J’ai eu le plaisir de rendre visite à des clients en Uruguay et en Argentine la semaine dernière. Malgré les problèmes économiques, largement médiatisés, auxquels sont confrontées certaines parties de l’Amérique du Sud, cette région est pourvue de richesses et fortunes importantes, et les investisseurs locaux ont tendance à privilégier les actifs libellés en dollars américains. Comme dans bien d’autres endroits de la planète, les portefeuilles contiennent encore beaucoup de liquidités, de sorte que les perspectives de rendements supérieurs à 5% en 2024 et d’environ 4,5% l’année prochaine signifient en termes stratégiques que, compte tenu des valorisations actuelles, il est difficile de convaincre les investisseurs de placer leur argent dans le crédit ou les actions. Le fait que le crédit américain de première qualité ait un rendement moyen inférieur aux taux d’intérêt n’incite guère les investisseurs à s’intéresser aux obligations d’entreprises de qualité supérieure. Le segment du haut rendement est plus attrayant, mais il n’aura pas échappé aux observateurs que les écarts se sont resserrés par rapport à l’évolution historique récente.
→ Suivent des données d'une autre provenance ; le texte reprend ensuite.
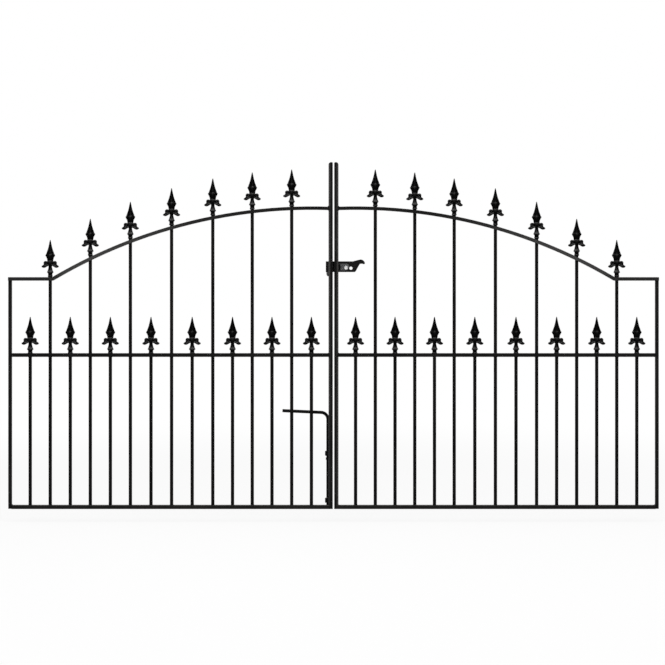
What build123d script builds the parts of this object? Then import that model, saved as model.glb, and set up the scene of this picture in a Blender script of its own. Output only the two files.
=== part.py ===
from build123d import *

import math
import os

# Wrought iron double driveway gate: two mirrored leaves with an arched top, spear-headed bars,
# a seesaw latch lever and a drop bolt, hung on jamb plates.
#
# The gate is laid out in its own frame: X runs along the gate from the left post to the right
# post with zero on the meeting line, Y runs from the road side (front) to the drive side (back)
# with zero on the middle of the bars, and Z is up from the underside of the leaves. Everything
# is written out from the middle of the lower left jamb plate's flat face, which is the origin
# of the finished part. All sizes are in millimetres.

# Whole gate
pair_width = 2438.0
meeting_gap = 5.4
middle_rail_level = 576.0
top_rail_level = 861.5

# Frame bars; the meeting stile is rolled over at its outer front edge and at its top
hanging_stile_side = 12.7
meeting_stile_width = 16.0
meeting_stile_depth = 25.4
meeting_stile_roll = 9.5
meeting_stile_chamfer = 2.5
meeting_stile_stand = 172.0
rail_height = 12.7
rail_depth = 25.4
rail_lap = 4.0

# Arched top rail: a flat bar kinked up from its level run and rolled to one radius
level_run = 166.0
arch_crown_level = 1127.0
arch_crown_offset = 82.0

# Round bars, counted from the hanging stile: odd ones are short and even ones are tall.
# Each ratio is the gap before a bar against an even spacing, as the smith set them out.
bar_diameter = 12.7
bar_gap_ratios = [1.0] * 6 + [1.0285] * 4 + [0.9846] * 5 + [0.96]
punch_clearance = 0.15
tall_bar_stand = 3.0

# Cast spearhead: each ratio pair gives a height between the shoulder and the tip, or between
# the shoulder and the waist, and a half width against the shoulder's
spear_height = 137.0
spear_tip_half = 1.2
spear_shoulder_level = 79.3
spear_shoulder_half = 18.6
spear_upper_ratios = [(0.88, 0.14), (0.55, 0.345), (0.30, 0.555), (0.12, 0.78)]
spear_waist_level = 62.0
spear_waist_half = 11.0
spear_lower_ratios = [(0.29, 0.81), (0.60, 0.65)]
spear_blade_ratio = 0.62

# Leaf pair under the blade, a scroll over a drooping barb: distance from the middle and level
spear_leaf_thickness = 13.0
scroll_level = 57.9
scroll_crown = (18.8, 57.9)
scroll_corner = (23.2, 55.9)
scroll_side = (24.9, 51.0)
scroll_foot = (23.1, 43.0)
barb_back = (28.4, 41.4)
barb_tip = (32.2, 37.6)
barb_chin = (29.6, 33.9)
barb_belly = (23.0, 31.9)
barb_hollow = (13.5, 36.2)
barb_root = (8.5, 39.2)

# Turned stem of the spearhead, flared to a rim over its neck
spear_stem_radius = 6.3
spear_cone_height = 16.0
spear_rim_radius = 12.0
spear_rim_level = 16.0
spear_flare_radius = 9.8
spear_flare_height = 4.5
spear_undercut = 5.0
spear_neck_radius = 8.0
spear_foot_radius = 9.6
spear_foot_height = 2.5

# Lift-off hinges behind the hanging stiles
hinge_pin_diameter = 8.0
hinge_pin_clearance = 0.2
hinge_eye_diameter = 12.7
hinge_eye_length = 40.0
hinge_eye_offset = 4.0
hinge_pin_stand = 8.0
hinge_axis_shift = 2.0
hinge_foot_width = 8.0
hinge_seat_gap = 0.3
lower_hinge_level = 110.0
upper_hinge_level = 730.0
hinge_arm_thickness = 10.0
hinge_arm_width = 6.0
hinge_arm_lap = 17.0

# Jamb plates that the posts carry
jamb_plate_thickness = 6.0
jamb_plate_width = 44.0
jamb_plate_height = 90.0
jamb_plate_setback = 28.0
jamb_bolt_diameter = 9.0
jamb_bolt_spacing = 60.0

# Latch lever, a seesaw on a bracket of the right leaf
latch_pivot_offset = 47.0
latch_pivot_level = 903.0
latch_bolt_diameter = 8.0
latch_bolt_clearance = 0.2
latch_head_width = 13.0
latch_head_height = 5.3
latch_nut_height = 6.5
latch_bolt_end = 2.0
latch_washer_radius = 9.0
latch_thickness = 5.0
latch_slide_gap = 1.5
latch_nose_length = 76.0
latch_top_rise = 24.2
latch_bottom_drop = 16.1
latch_bracket_height = 25.5
latch_bracket_thickness = 6.0
latch_bracket_rise = 2.7
padlock_hole_diameter = 12.0
padlock_hole_offset = 18.5
padlock_hole_drop = 1.6

# Curled thumb piece of the lever: distance past the pivot and height above the top edge
thumb_start = (26.0, 0.0)
thumb_swell = (41.0, 4.0)
thumb_crest = (53.5, 6.9)
thumb_shoulder = (65.8, 2.7)
thumb_tip = (70.8, -4.9)
thumb_curl = (70.0, -9.6)
thumb_underside = (66.0, -10.7)
thumb_hollow = (57.5, -9.0)
thumb_throat = (50.6, -11.6)

# Heel of the lever: distance past the pivot and height above the bottom edge
heel_back = (38.2, 6.0)
heel_round = (35.4, 1.9)
heel_front = (30.5, 0.0)

# Catch on the left meeting stile
catch_lip_height = 14.0
catch_lip_thickness = 4.5
catch_depth = 16.0
catch_floor_gap = 0.3
catch_corner = 9.0
catch_inset = 2.5

# Drop bolt on the left leaf
bolt_rod_diameter = 12.0
bolt_rod_inset = 21.0
bolt_rail_gap = 3.0
bolt_top_level = 357.7
bolt_bend_radius = 26.0
bolt_handle_reach = 171.0
bolt_handle_rise = 7.7
bolt_foot_level = 5.0
bolt_guide_clearance = 0.5
bolt_guide_diameter = 22.0
bolt_guide_height = 18.5
bolt_guide_edge = 3.0
bolt_upper_guide_level = 205.0
bolt_lower_guide_level = 28.3
bolt_collar_diameter = 16.0
bolt_collar_height = 8.0
bolt_collar_gap = 6.8

# Worked out from the sizes above
leaf_edge = pair_width / 2
hanging_inner = leaf_edge - hanging_stile_side
meeting_inner = meeting_gap / 2
meeting_outer = meeting_inner + meeting_stile_width
rail_end = meeting_outer - rail_lap
stile_back = meeting_stile_depth / 2
bar_radius = bar_diameter / 2
hanging_middle = leaf_edge - hanging_stile_side / 2
hinge_axis_x = hanging_middle + hinge_axis_shift
hinge_axis_y = hanging_stile_side / 2 + hinge_eye_offset + hinge_eye_diameter / 2
jamb_face = leaf_edge + jamb_plate_thickness
arch_rise = arch_crown_level - top_rail_level
arch_half_chord = leaf_edge - level_run - arch_crown_offset
arch_radius = (arch_half_chord**2 + arch_rise**2) / (2 * arch_rise)
arch_centre_level = arch_crown_level - arch_radius
meeting_stile_height = arch_crown_level + meeting_stile_stand
latch_front = stile_back + latch_slide_gap
latch_back = latch_front + latch_thickness
rod_y = rail_depth / 2 + bolt_rail_gap + bolt_rod_diameter / 2
rod_radius = bolt_rod_diameter / 2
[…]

Les excuses, ça peut servir
Compte tenu des perspectives de rendement des liquidités, il existe de nombreuses raisons pour lesquelles les investisseurs peuvent préférer se tenir à l’écart. Elles peuvent se résumer à des préoccupations portant sur plusieurs risques potentiels par rapport aux valorisations actuelles. Les perspectives concernant l’inflation et les taux d’intérêt sont déterminantes. Aux États-Unis, la hausse mensuelle inattendue de 0,4% de l’indice des prix à la consommation (IPC) - tant pour l’indice global que pour l’indice de base - complique la tâche de la Fed en vue d’un possible abaissement de ses taux. Nous pourrions deviser indéfiniment sur l’évolution effective de l’inflation, compte tenu des problèmes de calcul de nombreuses composantes de son indice (l’équivalent du loyer pour les propriétaires de biens immobiliers, par exemple) et de certaines augmentations de prix étonnantes (les tarifs de l’assurance automobile ont ainsi augmenté de 22% de mars 2023 à mars 2024). Mais la dure et froide vérité est qu’aux États-Unis, la progression vers le niveau d’inflation cible est à l’arrêt, et la tendance pourrait même être en train de s’inverser. Certains membres de la Fed pourraient trouver une source de réconfort dans des données telles que l’IPC hors alimentation, logement et énergie (+2,4% en glissement annuel en mars) et affirmer que les pressions inflationnistes sous-jacentes du pays sont maîtrisées. Mais d’autres verront les choses différemment. Pour l’heure, et c’est le point de vue du marché, une baisse de taux effectuée en juin n’est plus à l’ordre du jour. Miser sur des abaissements intervenant encore cette année est devenu une entreprise plus hasardeuse.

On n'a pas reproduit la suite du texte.